### Raw data
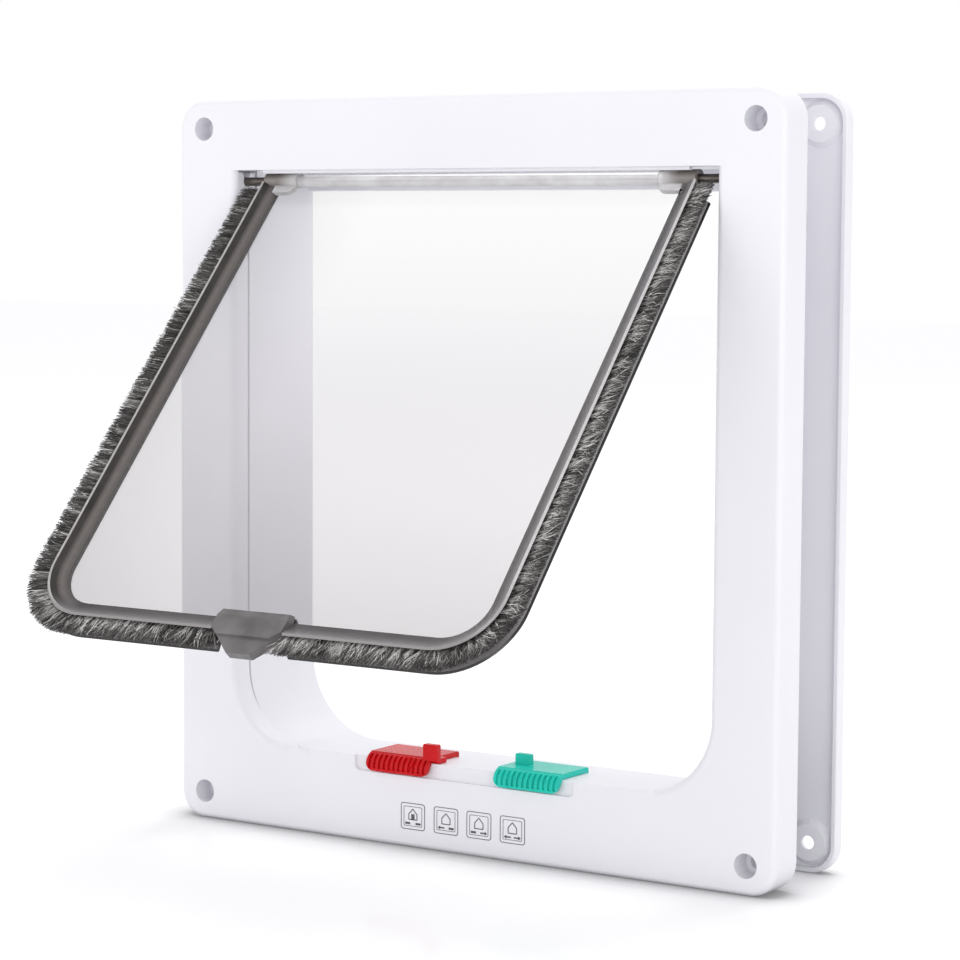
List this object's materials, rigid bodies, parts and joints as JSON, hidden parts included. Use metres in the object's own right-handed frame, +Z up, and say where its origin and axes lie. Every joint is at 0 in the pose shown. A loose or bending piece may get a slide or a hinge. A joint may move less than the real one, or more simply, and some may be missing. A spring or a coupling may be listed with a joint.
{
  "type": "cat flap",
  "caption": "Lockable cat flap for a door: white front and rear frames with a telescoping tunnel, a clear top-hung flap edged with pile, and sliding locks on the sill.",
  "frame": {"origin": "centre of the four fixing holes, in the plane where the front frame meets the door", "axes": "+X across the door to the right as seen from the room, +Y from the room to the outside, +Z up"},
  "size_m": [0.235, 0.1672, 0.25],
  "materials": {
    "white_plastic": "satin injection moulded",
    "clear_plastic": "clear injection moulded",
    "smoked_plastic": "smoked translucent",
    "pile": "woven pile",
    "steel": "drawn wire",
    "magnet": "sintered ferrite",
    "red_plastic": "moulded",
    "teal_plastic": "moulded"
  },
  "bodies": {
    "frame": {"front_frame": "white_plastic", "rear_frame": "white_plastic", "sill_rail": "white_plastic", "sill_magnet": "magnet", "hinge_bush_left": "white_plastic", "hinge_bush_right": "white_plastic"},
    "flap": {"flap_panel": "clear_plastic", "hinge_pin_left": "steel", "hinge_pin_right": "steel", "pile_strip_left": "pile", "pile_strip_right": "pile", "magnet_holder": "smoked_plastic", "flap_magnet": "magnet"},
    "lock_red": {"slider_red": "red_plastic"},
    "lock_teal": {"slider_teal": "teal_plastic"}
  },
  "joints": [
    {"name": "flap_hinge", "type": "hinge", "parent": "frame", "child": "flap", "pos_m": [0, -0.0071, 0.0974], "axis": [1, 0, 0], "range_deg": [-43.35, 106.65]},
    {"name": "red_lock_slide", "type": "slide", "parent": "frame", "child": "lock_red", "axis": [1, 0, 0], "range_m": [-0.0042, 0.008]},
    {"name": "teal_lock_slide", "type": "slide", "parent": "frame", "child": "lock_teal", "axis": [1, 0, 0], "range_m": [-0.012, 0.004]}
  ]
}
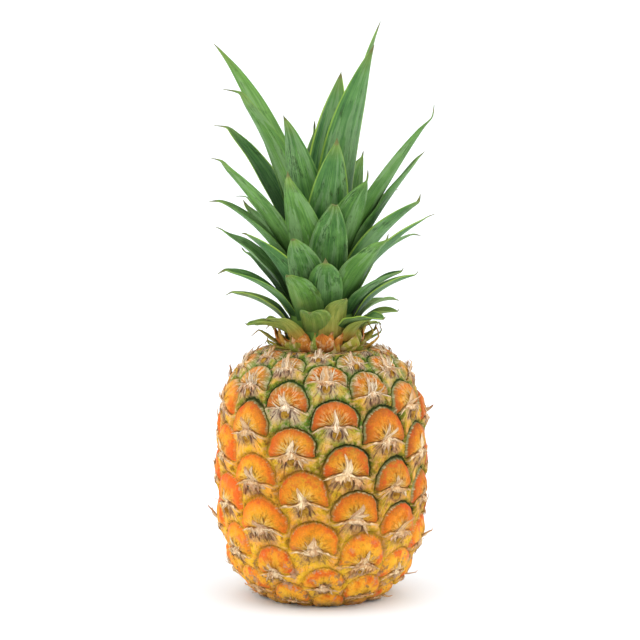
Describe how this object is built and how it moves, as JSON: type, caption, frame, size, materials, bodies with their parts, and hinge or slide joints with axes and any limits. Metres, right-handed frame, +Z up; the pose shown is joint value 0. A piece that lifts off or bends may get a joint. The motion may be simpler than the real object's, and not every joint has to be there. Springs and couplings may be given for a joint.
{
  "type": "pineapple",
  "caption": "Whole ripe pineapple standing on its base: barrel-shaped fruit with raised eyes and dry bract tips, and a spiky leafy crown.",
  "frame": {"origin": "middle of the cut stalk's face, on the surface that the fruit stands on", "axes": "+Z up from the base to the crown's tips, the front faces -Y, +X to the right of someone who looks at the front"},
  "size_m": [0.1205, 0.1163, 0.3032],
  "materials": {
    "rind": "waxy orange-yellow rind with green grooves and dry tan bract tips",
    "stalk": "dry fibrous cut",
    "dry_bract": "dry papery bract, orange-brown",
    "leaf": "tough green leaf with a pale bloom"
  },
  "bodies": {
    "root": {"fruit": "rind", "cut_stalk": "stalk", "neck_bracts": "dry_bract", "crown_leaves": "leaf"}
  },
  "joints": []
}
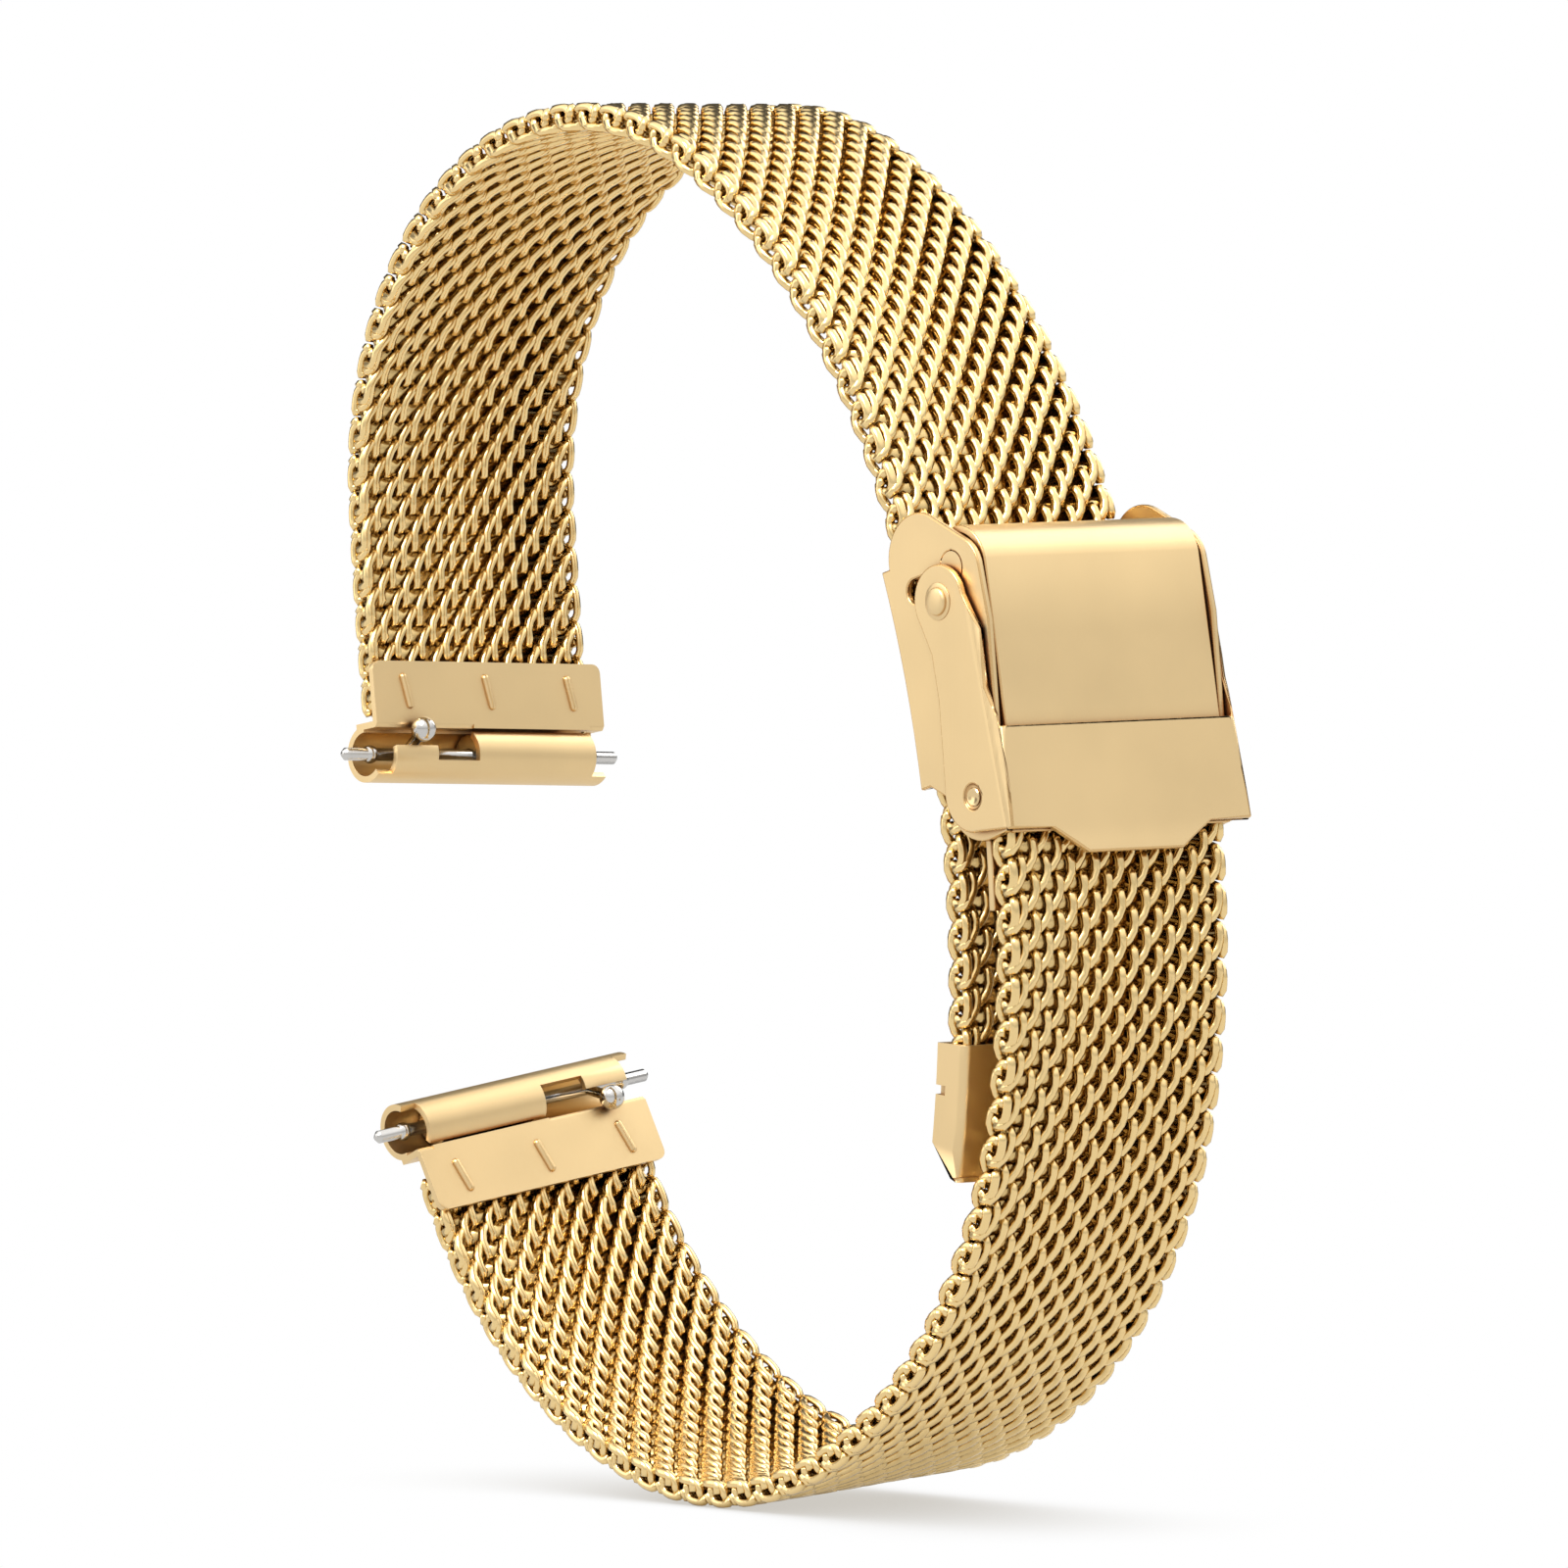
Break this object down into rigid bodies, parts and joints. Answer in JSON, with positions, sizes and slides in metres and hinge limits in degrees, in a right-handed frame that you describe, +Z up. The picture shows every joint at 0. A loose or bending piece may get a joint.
######
§ **Aim**
Each line of the material above needs to be quoted exactly, please.

§ **Full response**
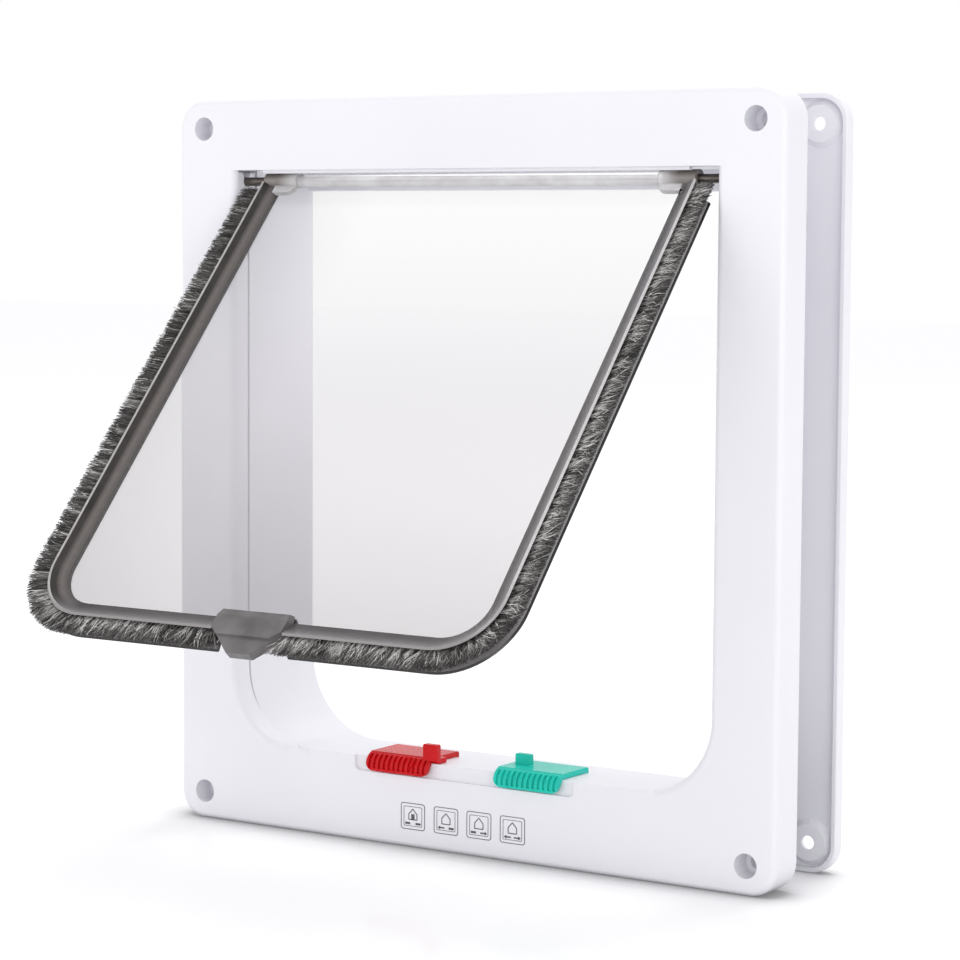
List this object's materials, rigid bodies, parts and joints as JSON, hidden parts included. Use metres in the object's own right-handed frame, +Z up, and say where its origin and axes lie. Every joint is at 0 in the pose shown. A loose or bending piece may get a slide or a hinge. A joint may move less than the real one, or more simply, and some may be missing. A spring or a coupling may be listed with a joint.
{
  "type": "cat flap",
  "caption": "Lockable cat flap for a door: white front and rear frames with a telescoping tunnel, a clear top-hung flap edged with pile, and sliding locks on the sill.",
  "frame": {"origin": "centre of the four fixing holes, in the plane where the front frame meets the door", "axes": "+X across the door to the right as seen from the room, +Y from the room to the outside, +Z up"},
  "size_m": [0.235, 0.1672, 0.25],
  "materials": {
    "white_plastic": "satin injection moulded",
    "clear_plastic": "clear injection moulded",
    "smoked_plastic": "smoked translucent",
    "pile": "woven pile",
    "steel": "drawn wire",
    "magnet": "sintered ferrite",
    "red_plastic": "moulded",
    "teal_plastic": "moulded"
  },
  "bodies": {
    "frame": {"front_frame": "white_plastic", "rear_frame": "white_plastic", "sill_rail": "white_plastic", "sill_magnet": "magnet", "hinge_bush_left": "white_plastic", "hinge_bush_right": "white_plastic"},
    "flap": {"flap_panel": "clear_plastic", "hinge_pin_left": "steel", "hinge_pin_right": "steel", "pile_strip_left": "pile", "pile_strip_right": "pile", "magnet_holder": "smoked_plastic", "flap_magnet": "magnet"},
    "lock_red": {"slider_red": "red_plastic"},
    "lock_teal": {"slider_teal": "teal_plastic"}
  },
  "joints": [
    {"name": "flap_hinge", "type": "hinge", "parent": "frame", "child": "flap", "pos_m": [0, -0.0071, 0.0974], "axis": [1, 0, 0], "range_deg": [-43.35, 106.65]},
    {"name": "red_lock_slide", "type": "slide", "parent": "frame", "child": "lock_red", "axis": [1, 0, 0], "range_m": [-0.0042, 0.008]},
    {"name": "teal_lock_slide", "type": "slide", "parent": "frame", "child": "lock_teal", "axis": [1, 0, 0], "range_m": [-0.012, 0.004]}
  ]
}
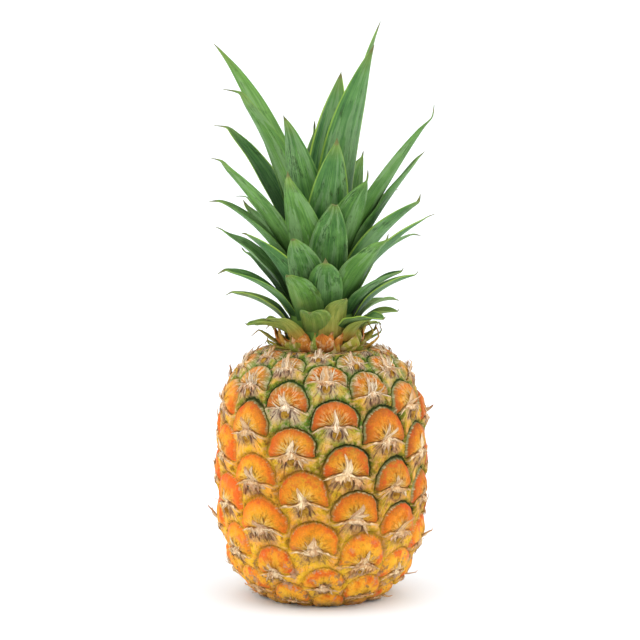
Describe how this object is built and how it moves, as JSON: type, caption, frame, size, materials, bodies with their parts, and hinge or slide joints with axes and any limits. Metres, right-handed frame, +Z up; the pose shown is joint value 0. A piece that lifts off or bends may get a joint. The motion may be simpler than the real object's, and not every joint has to be there. Springs and couplings may be given for a joint.
{
  "type": "pineapple",
  "caption": "Whole ripe pineapple standing on its base: barrel-shaped fruit with raised eyes and dry bract tips, and a spiky leafy crown.",
  "frame": {"origin": "middle of the cut stalk's face, on the surface that the fruit stands on", "axes": "+Z up from the base to the crown's tips, the front faces -Y, +X to the right of someone who looks at the front"},
  "size_m": [0.1205, 0.1163, 0.3032],
  "materials": {
    "rind": "waxy orange-yellow rind with green grooves and dry tan bract tips",
    "stalk": "dry fibrous cut",
    "dry_bract": "dry papery bract, orange-brown",
    "leaf": "tough green leaf with a pale bloom"
  },
  "bodies": {
    "root": {"fruit": "rind", "cut_stalk": "stalk", "neck_bracts": "dry_bract", "crown_leaves": "leaf"}
  },
  "joints": []
}
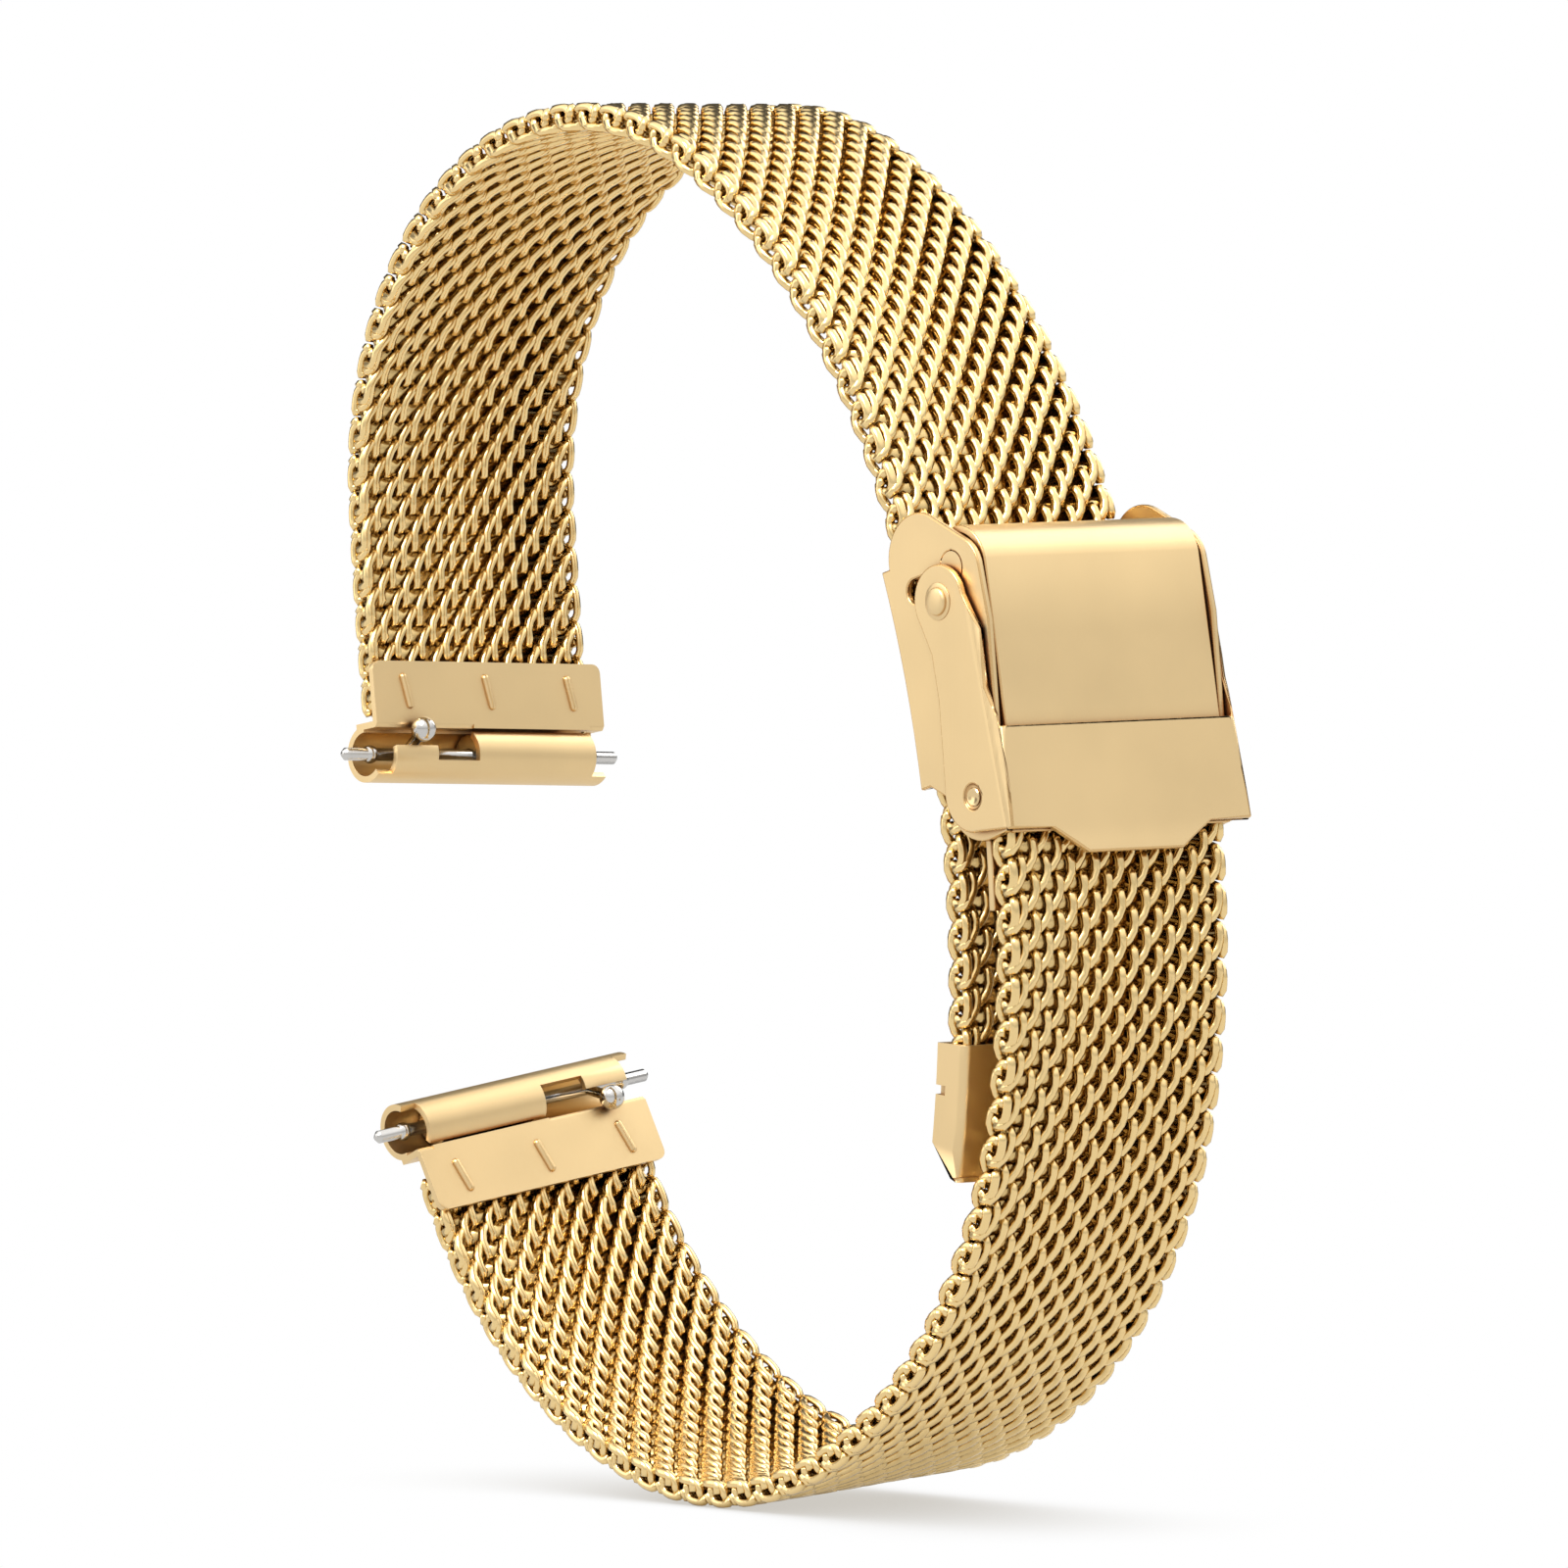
Break this object down into rigid bodies, parts and joints. Answer in JSON, with positions, sizes and slides in metres and hinge limits in degrees, in a right-handed frame that you describe, +Z up. The picture shows every joint at 0. A loose or bending piece may get a joint.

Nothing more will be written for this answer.